Paxton’s legal fallouts have made him the most vulnerable Republican in Texas’ statewide races, nevertheless, he has learned from his past campaigns and is taking no chances this year.
Money Makes A Difference
In 2018, Paxton admitted the race could be close with Nelson, due to the considerable financial support Nelson had received from legal colleagues and the Democrat’s ability to self-fund.
“Cruz’s race could be close. I think mine could be close,” Paxton told Lubbock radio host Chad Hasty.
In 2018, Nelson raised $3,410,440, spent $6,543,899 and had $16,345 cash-on-hand. Meanwhile, Paxton raised $8,650,635, spent $12,889,406 and maintained $2,905,733 cash-on-hand, according to Transparency U.S.A.
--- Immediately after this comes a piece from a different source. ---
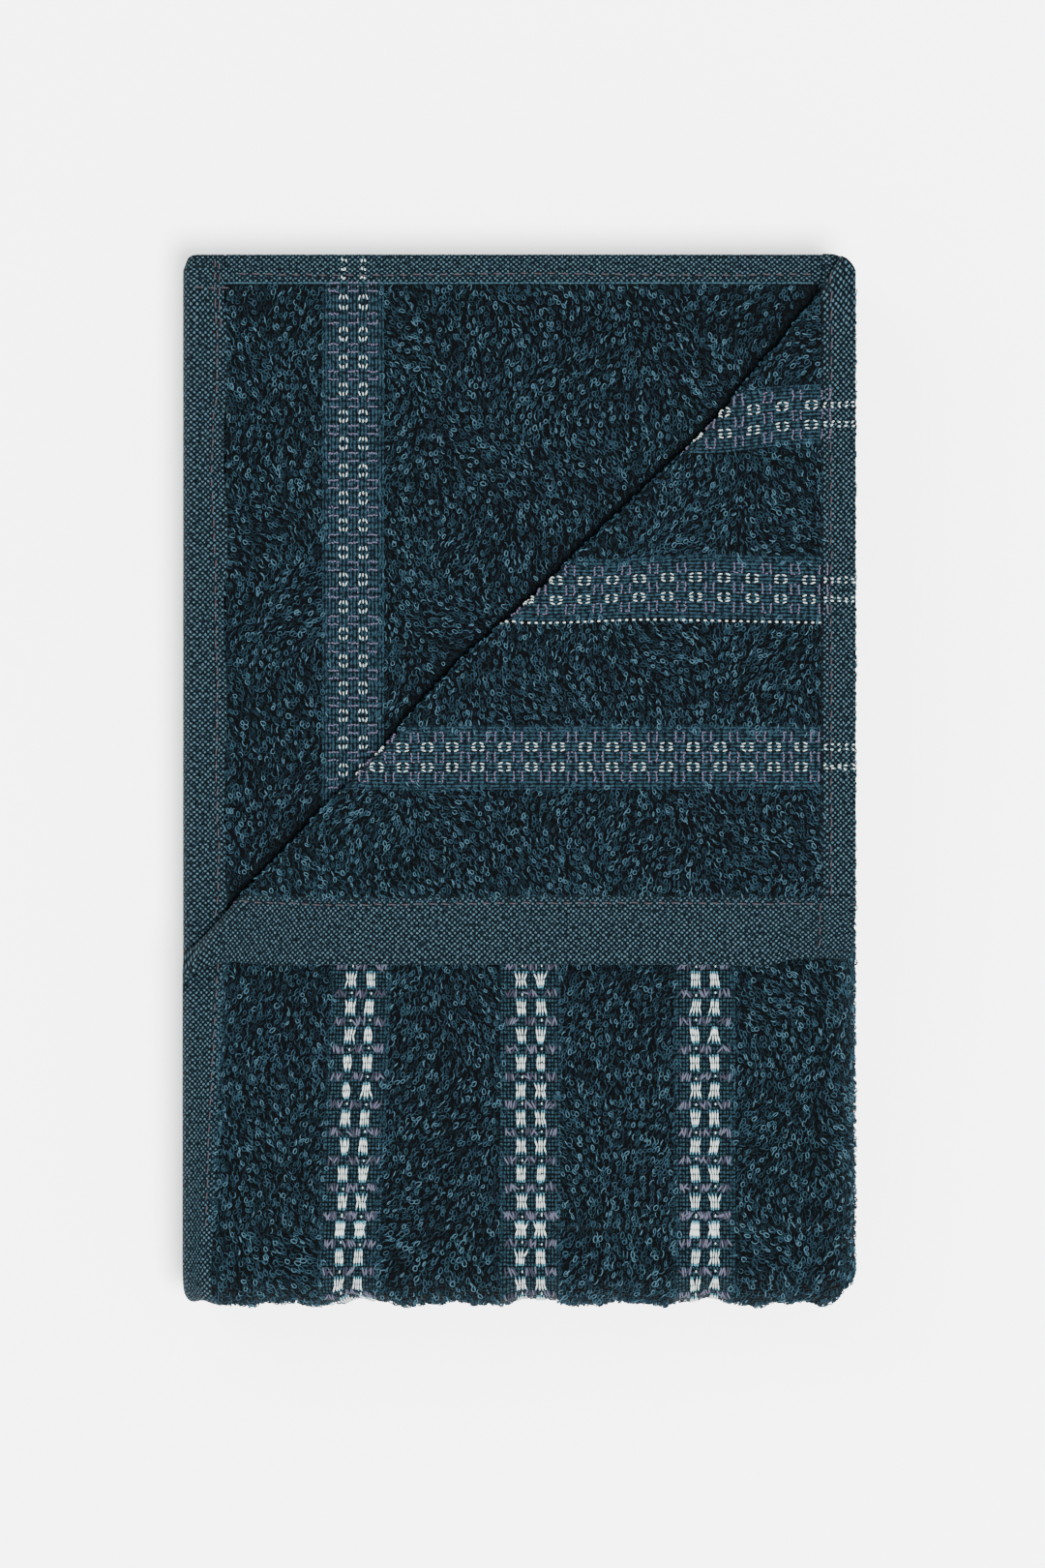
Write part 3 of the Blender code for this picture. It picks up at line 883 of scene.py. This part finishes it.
add_pile("lower_cloth", pile("pile_side_lower", cloth, a, b, UP, segments=7, size=1.3), body="lower_half")


def on_reveal(s, b):
    """Where layer 2's back shows beyond the crease, and a little way under it."""
    return off_bands(s, b) & (past_crease(section(s)[0], START + b) > -4)


a, b = scatter(AT["L2"][0], AT["L2"][1] + 0.3, 0.0, FLAT_END + 0.3, 1.14, on_reveal)
pressed_and_shaded = 0.55 + 0.45 * smooth(past_crease(section(a)[0], START + b), 0.8, 5)  # smaller by the crease; the smallest also take the deepest tone as painted shade
add_pile("upper_cloth", pile("pile_reveal", cloth_back, a, b, DOWN, size=pressed_and_shaded, wander=0.6),
         body="upper_half")


def on_corner(x, y):
    return ~corner_zone(x, ragged(x)) & (from_crease(x, y) > -0.5)


def on_corner_front(x, y):
    return ~corner_zone(x, ragged(x)) & (from_crease(x, y) > FOLDED_OVER)


a, b = scatter(HEM_X - 0.3, HEM_Y - CREASE_IN + 3, HEM_X + CREASE_IN - 4, HEM_Y + 0.3, 1.12, on_corner)
add_pile("corner_cloth", pile("pile_corner", corner_back, a, b, math.pi * 0.9, size=0.98), blend=corner_blend)
a, b = scatter(HEM_X + 0.6, HEM_Y - CREASE_IN, HEM_X + CREASE_IN, HEM_Y - 0.5, 1.8, on_corner_front)
add_pile("corner_cloth", pile("pile_corner_front", corner, a, b, DOWN, segments=7, size=1.4), body="corner_flap")
# Inside the half fold, at the left side and below, fewer and larger loops do
for half, b0, b1 in (("upper", 0.0, FLAT_END), ("lower", LOWER_FLAT_END, B_LOWER)):
    for place_name, stretch, pitch, segments, size in (("inside", "L6", 2.0, 6, 1.5), ("left", "T1", 1.9, 7, 1.35)):
        a, b = scatter(*AT[stretch], b0, b1, pitch, off_bands)
        loops = pile(f"pile_{place_name}_{half}", cloth, a, b, DOWN, size=size, segments=segments)
        add_pile(f"{half}_cloth", loops, body=f"{half}_half")
a, b = scatter(0.6, s1, LOWER_FLAT_END, B_LOWER, 2.0, off_bands)
add_pile("lower_cloth", pile("pile_bottom", cloth, a, b, UP, size=1.5, segments=6), body="lower_half")


# ---------------------------------------------------------------- woven dots
def beats(b0, b1, pitch, phase):
    """Places of a pattern's repeats between b0 and b1."""
    first, last = math.ceil((b0 - phase) / pitch), math.floor((b1 - phase) / pitch)
    return [phase + k * pitch for k in range(first, last + 1)]


# A mint float's white middle and its tip, darker blue as painted shade where it dips: place from the dot's middle,
# length, width, height and tone
FLOAT_PARTS = ((0.75, 1.75, 0.44, 0.95, 0), (1.72, 0.7, 0.36, 0.65, 1))


def dots_front(centre, b0, b1, keep, phase=0.0, pitch=DOT_PITCH):
    """Front of a band: tall mint floats in two columns, and slate floats between their rows."""
    rows, slates = [], []
    for at in beats(b0, b1, pitch, phase):
        for side in (-2.3, 2.3):
            middle = centre + side + rng.normal(0, 0.08)
            splay = rng.normal([0.05, 0.05], 0.09)
            skew = rng.normal(0, 0.05)
            for strand in range(4):
                for half in (-1, 1):
                    if not keep(middle, at):
                        continue
                    slope = half * (strand - 1.5) * splay[(half + 1) // 2] + skew + rng.normal(0, 0.06)
                    place_a = middle + (strand - 1.5) * 0.53
                    for shift, long, thick, high, tone in FLOAT_PARTS:
                        rows.append((place_a + math.sin(slope) * shift * half,
                                     at + shift * half + rng.normal(0, 0.08), math.pi / 2 - slope, long,
                                     thick * rng.uniform(0.75, 1.1), high, tone))
            if keep(centre + side, at + pitch / 2) and rng.random() < 0.85:
                rows.append((centre + side + 0.25, at + pitch / 2 + rng.normal(0, 0.2), math.pi / 2,
                             rng.uniform(0.35, 0.6), 0.36, 0.75, 0))
        for column in (-4.65, 0.0, 4.75):
            for strand in range(5):
                place_a = centre + column + (strand - 2) * 0.55 + rng.normal(0, 0.06)
                if keep(place_a, at + pitch / 2):
                    slates.append((place_a, at + pitch / 2 + rng.normal(0, 0.15),
                                   math.pi / 2 + rng.normal(0, 0.4), rng.uniform(1.9, 2.7), 0.46,
                                   rng.uniform(0.65, 0.95), rng.random() < 0.35))
    return rows, slates


def dots_back(centre, b0, b1, keep, phase=0.0, pitch=DOT_PITCH):
    """Back of a band: rings of six short mint floats, and pairs of dotted lilac lines between them."""
    rows, slates = [], []
    for at in beats(b0, b1, pitch, phase):
        for side in (-2.35, 2.35):
            for strand in (-1, 0, 1):
                for end in (-1, 1):
                    if keep(centre + side, at):
                        rows.append((centre + side + strand * 0.8 + rng.normal(0, 0.05),
                                     at + end * (0.95 if strand else 1.12) + rng.normal(0, 0.07),
                                     math.pi / 2 - strand * end * -0.3 + rng.normal(0, 0.1),
                                     rng.uniform(1.05, 1.35) if strand else rng.uniform(0.8, 1.0),
                                     rng.uniform(0.28, 0.37), 0.75, 0))
        for column in (-4.6, 0.0, 4.7):
            if not keep(centre + column, at + pitch / 2):
                continue
            for end in (-1, 1):
                for dot in range(4):
                    slates.append((centre + column + (dot - 1.5) * 0.62 + rng.normal(0, 0.05),
                                   at + pitch / 2 + end * 0.95 + rng.normal(0, 0.08),
                                   rng.normal(0, 0.5), rng.uniform(0.5, 0.75), rng.uniform(0.34, 0.44), 0.72, 0))
                if rng.random() < 0.6:
                    slates.append((centre + column + end * 1.1, at + pitch / 2 + rng.normal(0, 0.3),
                                   math.pi / 2, rng.uniform(0.5, 0.9), 0.34, 0.68, 0))
    return rows, slates


def dots_hem(centre, b0, b1, step):
    """Where a band runs on over a side hem: short mint dashes in its two rows."""
    rows = []
    for at in np.arange(b0, b1, step):
        for side in (-2.3, 2.3):
            for strand in (-0.42, 0.42):
                rows.append((centre + side + strand + rng.normal(0, 0.12), at + rng.normal(0, 0.12),
                             math.pi / 2 + rng.normal(0, 0.5), rng.uniform(0.5, 0.85), 0.42, HEM / 2 + 0.05, 0))
    return rows, []


def add_dots(name, on, chart, parts, slate_yarns, sides=6, **how):
    for index, (slot, yarns) in enumerate((("mint", [mint, mint_shaded_tip]), ("slate", slate_yarns))):
        rows = np.array([row for part in parts for row in part[index]]).T
        lay(dashes(f"{slot}_{name}", chart, rows, yarns, sides), slot=f"{slot}_yarn", on=on, **how)


def top_keep(s, b):
    return b < crease_b(s + HEM_INNER) + 1


FRONT, BACK_FACE = [slate, slate_deep], [lilac]
add_dots("top", "upper_cloth", cloth, [dots_front(x - HEM_INNER, 0.0, FLAT_END, top_keep) for x in BANDS], FRONT,
         body="upper_half")
add_dots("turn", "turn_1", cloth, [dots_front(x - HEM_INNER, B_LOWER, 0.0, always) for x in BANDS], FRONT,
         blend=half_blend(8.0))
add_dots("bottom", "lower_cloth", cloth,
         [dots_front(x - HEM_INNER, LOWER_FLAT_END, B_LOWER - 3, always) for x in BANDS], FRONT,
         sides=5, body="lower_half")
add_dots("reveal", "upper_cloth", cloth_back,
         [dots_back(band_b_s, 0.0, FLAT_END, lambda s, b: START + b > BAND_B + 30, 112.7 - START, 6.47),
          dots_hem(band_b_s, FLAT_END + 1.6, FULL_END, 2.5)], BACK_FACE, body="upper_half")


def corner_keep(x, y):
    return from_crease(x, y) > 1.0


def corner_front_keep(x, y):
    return from_crease(x, y) > FOLDED_OVER


# Each band's first ring and pitch on the corner's back: they lie a little further apart from band to band
BACK_REPEAT = ((110.3, 6.4), (112.2, 6.75), (112.7, 6.95))
# A dotted mint line runs beside the middle band
dotted = [(BANDS[1] - 7.9, y, math.pi / 2, 0.6, 0.5, 0.8, 0) for y in np.arange(-40, HEM_Y, 1.7)]
dotted = [row for row in dotted if row[1] - row[0] - CREASE_IN > 1.5]
corner_dots = [dots_back(x, -60.0, HEM_Y, corner_keep, *repeat) for x, repeat in zip(BANDS, BACK_REPEAT)]
corner_dots += [dots_hem(x, HEM_Y + 0.8, SIDE_EDGE, 1.65) for x in BANDS] + [(dotted, [])]
add_dots("corner", "corner_cloth", corner_back, corner_dots, BACK_FACE, blend=corner_blend)
add_dots("corner_front", "corner_cloth", corner,
         [dots_front(x, -60.0, HEM_Y, corner_front_keep, 1.5) for x in BANDS], FRONT, body="corner_flap")


# ---------------------------------------------------------------- stitches
STITCH = 3.2  # length of a lockstitch


def stitch_row(name, on, chart, a, b, height=HEM / 2, nodes=(), **how):
    """Lockstitches along a line of cloth coordinates a, b, each a little off it, over dark tubes that paint the
    shade of the seam's groove.
    """
    a, b = np.broadcast_arrays(np.asarray(a, float), np.asarray(b, float))
    length = np.concatenate([[0], np.cumsum(np.hypot(np.diff(a), np.diff(b)))])
    at = np.arange(STITCH / 2, length[-1], STITCH)
    aa, bb = np.interp(at, length, a), np.interp(at, length, b)
    angle = np.arctan2(np.gradient(bb), np.gradient(aa))
    n = len(at)

    def row(shift, turn, long, wide, high, tone):
        return np.stack([aa + shift * np.sin(angle), bb - shift * np.cos(angle), angle + turn, np.full(n, long),
                         np.full(n, wide), np.full(n, high), np.full(n, tone)], 1)

    # The second row is dark tubes beneath the stitches: painted shade of the seam's groove
    rows = np.concatenate([row(rng.normal(0, 0.06, n), rng.normal(0.08, 0.04, n), 2.6, 0.4, height - 0.08, 0),
                           row(0.3, 0.0, 3.3, 0.5, height - 0.25, 1)])
    lay(dashes(name, chart, rows.T, [thread, seam_shadow], rings=8), slot="sewing_thread", on=on, nodes=nodes, **how)


b_line = np.linspace(0, FULL_END, 90)
t_b = 2.4 + 0.5 * np.sin(b_line / 23.0) + 0.35 * np.sin(b_line / 9.0 + 1)
stitch_row("stitches_hem_b", "upper_cloth", hem_b, t_b, b_line, body="upper_half",
           nodes=["upper_end_hem_b_thread"])
stitch_row("stitches_hem_b_end", "upper_cloth", hem_b, 1.3, np.linspace(107 - START, FULL_END - 1, 20),
           body="upper_half")
stitch_row("stitches_hem_b_across", "upper_cloth", hem_b, np.linspace(-1.6, 9.5, 12), 115.8 - START,
           body="upper_half")
b_line = np.linspace(0, crease_b(HEM_INNER) - 1, 40)
stitch_row("stitches_hem_a", "upper_cloth", hem_a, 1.9 + 0.2 * np.sin(b_line / 17.0), b_line, body="upper_half",
           nodes=["upper_end_hem_a_thread"])
s_line = np.linspace(AT["L2"][0] + 1, AT["L2"][1] - 1, 60)
stitch_row("stitches_side_b", "upper_cloth", cloth_back, s_line, FLAT_END + 2.6 + 0.25 * np.sin(s_line / 13.0),
           body="upper_half", nodes=["upper_side_hem_b_thread"])
y_line = np.linspace(HEM_X + CREASE_IN + 2, SIDE_EDGE - 1, 90)
stitch_row("stitches_corner_end", "corner_cloth", corner_back, HEM_X - 1.6, y_line, blend=corner_blend,
           nodes=["flap_end_hem_thread"])
x_line = np.linspace(END_EDGE + 2.5, HEM_X, 12)
stitch_row("stitches_corner_block", "corner_cloth", corner_back, x_line, HEM_Y - 0.4, blend=corner_blend)
x_line = np.linspace(HEM_X, HEM_Y - CREASE_IN - 2, 80)
stitch_row("stitches_corner_side", "corner_cloth", corner_back, x_line, HEM_Y + 2.2, blend=corner_blend,
           nodes=["flap_side_hem_thread"])
# A dark tube painted as the shadow where the side hem meets the pile, and the raised edge of the one on the layer
# below
at = np.arange(HEM_X, HEM_Y - CREASE_IN - 2, 3.0)
rows = np.broadcast_arrays(at, HEM_Y + 0.1, 0, 3.2, 0.8, HEM / 2 - 0.3, 0)
lay(dashes("corner_hem_shadow", corner_back, rows, [seam_shadow]), slot="sewing_thread", on="corner_cloth",
    blend=corner_blend)
at = np.arange(AT["L2"][0] + 2, AT["L2"][1] + 1, 1.2)
rows = np.broadcast_arrays(at, FLAT_END + 0.35, rng.normal(0, 0.15, len(at)), 1.3, 0.4, HEM / 2 - 0.12, 0)
lay(dashes("hem_cord", cloth_back, rows, [cord]), slot="plain_weave", on="upper_cloth", body="upper_half")


# ---------------------------------------------------------------- floor, light, camera
FLOOR_DROP = 0.0004  # metres under the CAD's lowest face, where the lowest pile reaches


def floor():
    bm = bmesh.new()
    bmesh.ops.create_grid(bm, x_segments=1, y_segments=1, size=3.0)
    mesh = bpy.data.meshes.new("floor")
    bm.to_mesh(mesh)
    bm.free()
    piece = bpy.data.objects.new("floor", mesh)
    bpy.context.scene.collection.objects.link(piece)
    piece.location.z = -FLOOR_DROP
    found, _, shader = base_material("floor_white", 0.9, 0.0)
    shader.inputs["Base Color"].default_value = (0.95, 0.955, 0.96, 1)
    mesh.materials.append(found)


def area_light(name, place_at, size, power):
    """A round lamp that shines at the towel."""
    data = bpy.data.lights.new(name, "AREA")
    data.shape = "DISK"
    data.size = size
    data.energy = power
    lamp = bpy.data.objects.new(name, data)
    bpy.context.scene.collection.objects.link(lamp)
    lamp.location = place_at
    lamp.rotation_euler = (-Vector(place_at)).to_track_quat("-Z", "Y").to_euler()


floor()
area_light("key", (0.24, -0.26, 1.95), 0.5, 190)
area_light("fill", (-0.9, 0.8, 1.5), 0.9, 26)
world = bpy.data.worlds.new("studio")
world.use_nodes = True
sky = world.node_tree.nodes["Background"]
sky.inputs["Color"].default_value = (0.95, 0.97, 1.0, 1)
sky.inputs["Strength"].default_value = 1.65
bpy.context.scene.world = world

# Straight above the towel, in metres
FRAME_HEIGHT = 0.3726  # what the picture's height covers at the towel's top
DISTANCE = 1.6
SENSOR = 36
PICTURE_MIDDLE = (0.0010, -0.0007)
camera_data = bpy.data.cameras.new("camera")
camera_data.sensor_fit = "VERTICAL"
camera_data.sensor_height = SENSOR
camera_data.lens = SENSOR * DISTANCE / FRAME_HEIGHT
camera = bpy.data.objects.new("camera", camera_data)
bpy.context.scene.collection.objects.link(camera)
camera.location = (*PICTURE_MIDDLE, TOP / MM + DISTANCE)
bpy.context.scene.camera = camera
Most of Nelson’s expenses went significantly to air TV ads informing voters all over the state that their attorney general is under indictment.
This year Paxton has raised his fundraising skills, leaving nothing to chance, as Garza attacks him on all fronts. So far, he has raised $12,614,796, spent $15,701,394, and has $2,905,733 cash on hand. Garza, unlike Nelson, is not a big fundraiser or spender. She has raised $3,773,340, spent $3,398,022 and has $285,050 cash-on-hand.
Comparison of Paxton’s campaign finance in the 2018 and 2022 midterm elections.
Garza remains an underdog, with her low name recognition and fundraising disadvantage. But when it comes to polling, Garza is within single digits of Paxton, why is that?
According to Cal Jillson, a political scientist at Southern Methodist University: “Garza is clearly competitive in this race, but she’s competitive based on Paxton’s weaknesses because she’s not well known.”
Money has a reputation for winning races, but, could Paxton’s constant encounters with the law be enough to give Garza an edge in the race?
No Democrat has won the state attorney general race since 1994.